After we returned to Jingdezhen, I had some problems firing my blue-and-white pieces. Again, my teacher stepped in to help me. He asked his older son, Shi Guo, himself a passionate ceramic artist, to help me fire my work in his kiln. I will never forget how happy Liu Haixian, my second mother, was to hear the work had been successfully fired. Everyone expressed their excitement, which made me feel full of appreciation. Here I was – a single student, a long way from home, living in Jingdezhen to study porcelain – and yet I was able to enjoy the loving warmth from this whole family.

One day nearing my graduation, Shi Yuren came to my dormitory and, with a smile, asked me to give him a piece as a souvenir. I quickly said yes and asked him to choose one. He did so, and then went home happily where he put my work on his shelf. After more than a decade, the piece remains in its place. I feel my teacher still misses me, but I cannot see him again.
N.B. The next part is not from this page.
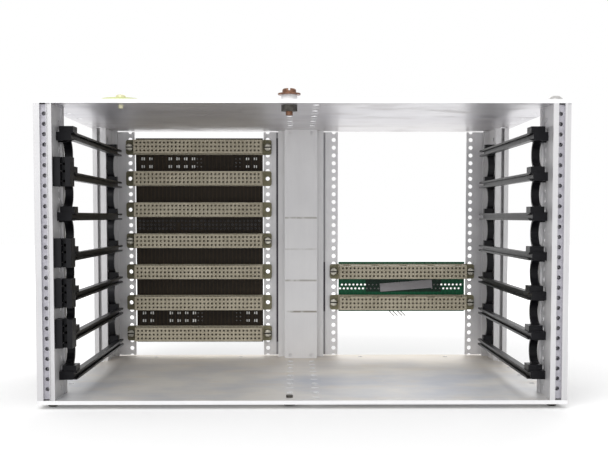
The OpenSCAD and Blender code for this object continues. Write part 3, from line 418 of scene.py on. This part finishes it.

Today, I wish I could tell Shi Yuren that his student, the one you so carefully taught, is now living near the ocean in his hometown of Qingdao, a city heretofore without a ceramic history. I have built the first ceramic kiln here and worked hard to move Shandong Province’s art education program forward. For 10 years, my colleagues and I have built more than 10 kilns. Thanks to you, my teacher, I have been able to promote ceramics in the Art Department of Qingdao University and to establish a good reputation for the Fushan Kiln Art Studio. Not only me -- but all the students you valued, all of us in whom you invested your time and skill – we continue to do the work you left unfinished at the time of your premature death. Like the kiln fire that has been burning for over a thousand years in Jingdezhen, your academic knowledge, your skills, and your character can all be sustained into the future thanks to our respectful efforts.

Last year, my Fushan Kiln Studio held a 10th anniversary retrospective. For the exhibition’s title, we chose “Flowers of Ceramics in Bloom”. I would like to dedicate this flourishing achievement to you.